=== Prompt ===
In the listing below, find the line containing "Write part 2" and the line containing "bpy.context.view_layer.objects.active = piece". Repeat exactly those two lines and every line between them, nothing more.

--- Begin Data to use ---

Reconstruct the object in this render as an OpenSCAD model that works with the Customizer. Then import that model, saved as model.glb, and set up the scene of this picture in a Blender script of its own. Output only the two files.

--- End Data to use ---
--- Begin Data to use ---

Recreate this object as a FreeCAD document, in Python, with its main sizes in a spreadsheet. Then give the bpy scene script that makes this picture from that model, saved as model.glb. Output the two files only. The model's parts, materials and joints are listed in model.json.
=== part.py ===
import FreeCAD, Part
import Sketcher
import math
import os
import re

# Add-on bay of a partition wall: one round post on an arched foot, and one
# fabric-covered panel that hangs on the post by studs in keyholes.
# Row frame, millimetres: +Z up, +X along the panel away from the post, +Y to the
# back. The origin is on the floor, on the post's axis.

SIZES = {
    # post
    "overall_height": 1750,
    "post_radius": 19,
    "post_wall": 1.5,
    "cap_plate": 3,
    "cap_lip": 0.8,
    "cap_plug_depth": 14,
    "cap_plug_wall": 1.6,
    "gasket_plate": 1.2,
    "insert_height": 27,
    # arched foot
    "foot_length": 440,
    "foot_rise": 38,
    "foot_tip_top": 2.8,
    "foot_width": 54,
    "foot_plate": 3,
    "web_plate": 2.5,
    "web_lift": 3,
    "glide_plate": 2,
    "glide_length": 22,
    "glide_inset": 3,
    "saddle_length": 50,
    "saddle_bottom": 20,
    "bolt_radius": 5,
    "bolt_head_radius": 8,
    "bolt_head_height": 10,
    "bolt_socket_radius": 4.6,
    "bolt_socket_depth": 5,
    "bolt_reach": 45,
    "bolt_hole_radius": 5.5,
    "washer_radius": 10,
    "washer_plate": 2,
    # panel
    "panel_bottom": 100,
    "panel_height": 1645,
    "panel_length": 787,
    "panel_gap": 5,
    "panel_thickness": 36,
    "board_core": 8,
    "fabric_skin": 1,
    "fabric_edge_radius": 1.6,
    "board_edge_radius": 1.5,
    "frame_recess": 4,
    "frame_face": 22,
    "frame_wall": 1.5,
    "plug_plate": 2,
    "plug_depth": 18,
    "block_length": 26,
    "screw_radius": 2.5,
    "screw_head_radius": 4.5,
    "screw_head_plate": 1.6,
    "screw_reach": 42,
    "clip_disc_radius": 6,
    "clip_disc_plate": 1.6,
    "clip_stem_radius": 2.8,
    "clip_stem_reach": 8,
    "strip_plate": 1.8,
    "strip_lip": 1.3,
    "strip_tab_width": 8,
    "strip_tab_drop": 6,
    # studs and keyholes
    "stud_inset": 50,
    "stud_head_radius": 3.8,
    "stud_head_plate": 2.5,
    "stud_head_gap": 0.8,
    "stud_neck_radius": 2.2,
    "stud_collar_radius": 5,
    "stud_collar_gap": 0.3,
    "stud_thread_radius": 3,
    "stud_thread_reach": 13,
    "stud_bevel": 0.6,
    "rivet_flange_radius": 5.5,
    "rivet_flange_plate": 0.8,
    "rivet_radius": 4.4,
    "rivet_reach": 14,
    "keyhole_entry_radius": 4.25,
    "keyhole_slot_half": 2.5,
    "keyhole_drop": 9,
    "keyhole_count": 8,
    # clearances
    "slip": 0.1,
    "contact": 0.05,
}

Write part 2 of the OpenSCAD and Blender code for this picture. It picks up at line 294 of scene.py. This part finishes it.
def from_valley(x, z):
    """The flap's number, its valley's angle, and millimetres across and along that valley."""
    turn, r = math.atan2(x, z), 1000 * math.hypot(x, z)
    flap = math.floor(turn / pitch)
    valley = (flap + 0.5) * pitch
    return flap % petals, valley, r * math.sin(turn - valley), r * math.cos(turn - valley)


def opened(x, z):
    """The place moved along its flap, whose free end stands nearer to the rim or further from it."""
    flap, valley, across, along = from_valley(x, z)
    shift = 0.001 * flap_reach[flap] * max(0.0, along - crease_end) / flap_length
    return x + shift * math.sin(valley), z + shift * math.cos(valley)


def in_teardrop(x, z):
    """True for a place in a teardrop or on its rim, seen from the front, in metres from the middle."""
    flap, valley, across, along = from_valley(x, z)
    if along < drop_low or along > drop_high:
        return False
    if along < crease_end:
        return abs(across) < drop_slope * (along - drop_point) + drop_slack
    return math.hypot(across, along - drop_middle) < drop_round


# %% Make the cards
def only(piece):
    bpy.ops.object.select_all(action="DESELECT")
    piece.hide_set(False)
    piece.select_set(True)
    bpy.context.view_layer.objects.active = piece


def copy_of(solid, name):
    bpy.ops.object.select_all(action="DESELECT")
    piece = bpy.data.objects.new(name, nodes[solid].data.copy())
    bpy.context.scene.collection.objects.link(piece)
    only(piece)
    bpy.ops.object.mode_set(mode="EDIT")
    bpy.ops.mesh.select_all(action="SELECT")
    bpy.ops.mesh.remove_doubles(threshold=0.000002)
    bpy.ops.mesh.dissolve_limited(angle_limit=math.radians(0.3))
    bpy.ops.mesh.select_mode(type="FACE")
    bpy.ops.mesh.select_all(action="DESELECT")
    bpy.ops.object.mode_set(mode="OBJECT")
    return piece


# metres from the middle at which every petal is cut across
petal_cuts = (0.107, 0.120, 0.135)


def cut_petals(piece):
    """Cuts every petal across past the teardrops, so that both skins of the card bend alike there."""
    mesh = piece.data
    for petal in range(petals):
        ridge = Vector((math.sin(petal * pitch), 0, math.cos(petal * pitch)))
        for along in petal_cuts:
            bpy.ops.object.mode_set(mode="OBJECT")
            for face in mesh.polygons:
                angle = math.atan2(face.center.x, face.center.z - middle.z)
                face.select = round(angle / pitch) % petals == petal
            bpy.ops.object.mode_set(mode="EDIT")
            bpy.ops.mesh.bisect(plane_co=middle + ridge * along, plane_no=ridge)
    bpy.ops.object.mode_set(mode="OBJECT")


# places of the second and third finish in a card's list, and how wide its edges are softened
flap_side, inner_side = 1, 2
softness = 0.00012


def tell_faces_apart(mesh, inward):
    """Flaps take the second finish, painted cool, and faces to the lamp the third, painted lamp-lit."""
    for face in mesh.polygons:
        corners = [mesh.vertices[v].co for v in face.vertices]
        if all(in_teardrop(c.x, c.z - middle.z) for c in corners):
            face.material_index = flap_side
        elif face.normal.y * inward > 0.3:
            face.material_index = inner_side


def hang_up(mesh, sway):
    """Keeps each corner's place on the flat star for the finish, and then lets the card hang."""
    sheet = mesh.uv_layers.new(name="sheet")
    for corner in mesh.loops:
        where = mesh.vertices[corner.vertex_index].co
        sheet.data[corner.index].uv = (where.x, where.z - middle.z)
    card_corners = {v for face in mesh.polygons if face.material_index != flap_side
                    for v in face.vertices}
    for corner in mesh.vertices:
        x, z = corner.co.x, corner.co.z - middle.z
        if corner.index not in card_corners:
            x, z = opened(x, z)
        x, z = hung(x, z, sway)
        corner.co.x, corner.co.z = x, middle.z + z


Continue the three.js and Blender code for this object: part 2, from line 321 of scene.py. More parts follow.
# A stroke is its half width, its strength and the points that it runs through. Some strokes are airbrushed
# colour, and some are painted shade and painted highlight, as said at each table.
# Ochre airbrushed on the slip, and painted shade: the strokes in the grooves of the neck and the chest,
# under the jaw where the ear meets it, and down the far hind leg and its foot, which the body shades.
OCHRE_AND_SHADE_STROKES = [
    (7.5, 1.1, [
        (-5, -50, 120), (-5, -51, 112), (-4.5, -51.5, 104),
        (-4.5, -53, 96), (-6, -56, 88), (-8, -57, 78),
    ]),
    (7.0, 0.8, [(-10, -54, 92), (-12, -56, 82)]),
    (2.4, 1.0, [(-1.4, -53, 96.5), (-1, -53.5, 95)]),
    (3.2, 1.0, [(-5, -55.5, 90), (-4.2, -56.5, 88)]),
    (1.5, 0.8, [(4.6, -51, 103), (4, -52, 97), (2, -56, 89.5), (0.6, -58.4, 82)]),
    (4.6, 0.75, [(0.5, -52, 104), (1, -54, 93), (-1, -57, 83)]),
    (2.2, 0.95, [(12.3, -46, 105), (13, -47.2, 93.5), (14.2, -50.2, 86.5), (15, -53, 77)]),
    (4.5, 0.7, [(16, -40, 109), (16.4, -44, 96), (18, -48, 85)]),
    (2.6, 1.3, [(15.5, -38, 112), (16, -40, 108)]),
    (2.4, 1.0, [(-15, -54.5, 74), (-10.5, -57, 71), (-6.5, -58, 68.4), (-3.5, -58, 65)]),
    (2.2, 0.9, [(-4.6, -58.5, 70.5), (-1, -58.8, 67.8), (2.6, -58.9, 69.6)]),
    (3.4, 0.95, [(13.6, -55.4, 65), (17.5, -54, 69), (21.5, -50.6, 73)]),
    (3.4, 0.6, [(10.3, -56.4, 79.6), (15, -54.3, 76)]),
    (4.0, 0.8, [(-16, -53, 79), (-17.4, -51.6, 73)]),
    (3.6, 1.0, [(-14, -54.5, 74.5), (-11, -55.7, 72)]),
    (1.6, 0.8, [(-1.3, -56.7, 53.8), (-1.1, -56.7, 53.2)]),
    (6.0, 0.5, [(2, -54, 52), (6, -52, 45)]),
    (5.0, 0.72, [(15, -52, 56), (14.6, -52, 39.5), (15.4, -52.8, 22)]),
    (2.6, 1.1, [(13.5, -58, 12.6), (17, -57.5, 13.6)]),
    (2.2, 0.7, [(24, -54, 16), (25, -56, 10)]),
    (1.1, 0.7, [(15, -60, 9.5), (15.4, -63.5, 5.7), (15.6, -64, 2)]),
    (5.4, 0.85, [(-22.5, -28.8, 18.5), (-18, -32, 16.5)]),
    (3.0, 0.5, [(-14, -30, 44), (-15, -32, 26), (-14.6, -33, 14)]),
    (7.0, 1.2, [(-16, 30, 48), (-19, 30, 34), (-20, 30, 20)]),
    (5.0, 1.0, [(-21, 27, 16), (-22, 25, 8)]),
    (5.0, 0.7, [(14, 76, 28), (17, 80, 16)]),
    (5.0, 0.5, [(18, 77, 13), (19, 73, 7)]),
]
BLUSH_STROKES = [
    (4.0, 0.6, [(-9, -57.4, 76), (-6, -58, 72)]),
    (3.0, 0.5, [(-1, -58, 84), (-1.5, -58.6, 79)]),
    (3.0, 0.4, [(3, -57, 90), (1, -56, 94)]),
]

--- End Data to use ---

=== Response to this task ===
Write part 2 of the OpenSCAD and Blender code for this picture. It picks up at line 294 of scene.py. This part finishes it.
def from_valley(x, z):
    """The flap's number, its valley's angle, and millimetres across and along that valley."""
    turn, r = math.atan2(x, z), 1000 * math.hypot(x, z)
    flap = math.floor(turn / pitch)
    valley = (flap + 0.5) * pitch
    return flap % petals, valley, r * math.sin(turn - valley), r * math.cos(turn - valley)


def opened(x, z):
    """The place moved along its flap, whose free end stands nearer to the rim or further from it."""
    flap, valley, across, along = from_valley(x, z)
    shift = 0.001 * flap_reach[flap] * max(0.0, along - crease_end) / flap_length
    return x + shift * math.sin(valley), z + shift * math.cos(valley)


def in_teardrop(x, z):
    """True for a place in a teardrop or on its rim, seen from the front, in metres from the middle."""
    flap, valley, across, along = from_valley(x, z)
    if along < drop_low or along > drop_high:
        return False
    if along < crease_end:
        return abs(across) < drop_slope * (along - drop_point) + drop_slack
    return math.hypot(across, along - drop_middle) < drop_round


# %% Make the cards
def only(piece):
    bpy.ops.object.select_all(action="DESELECT")
    piece.hide_set(False)
    piece.select_set(True)
    bpy.context.view_layer.objects.active = piece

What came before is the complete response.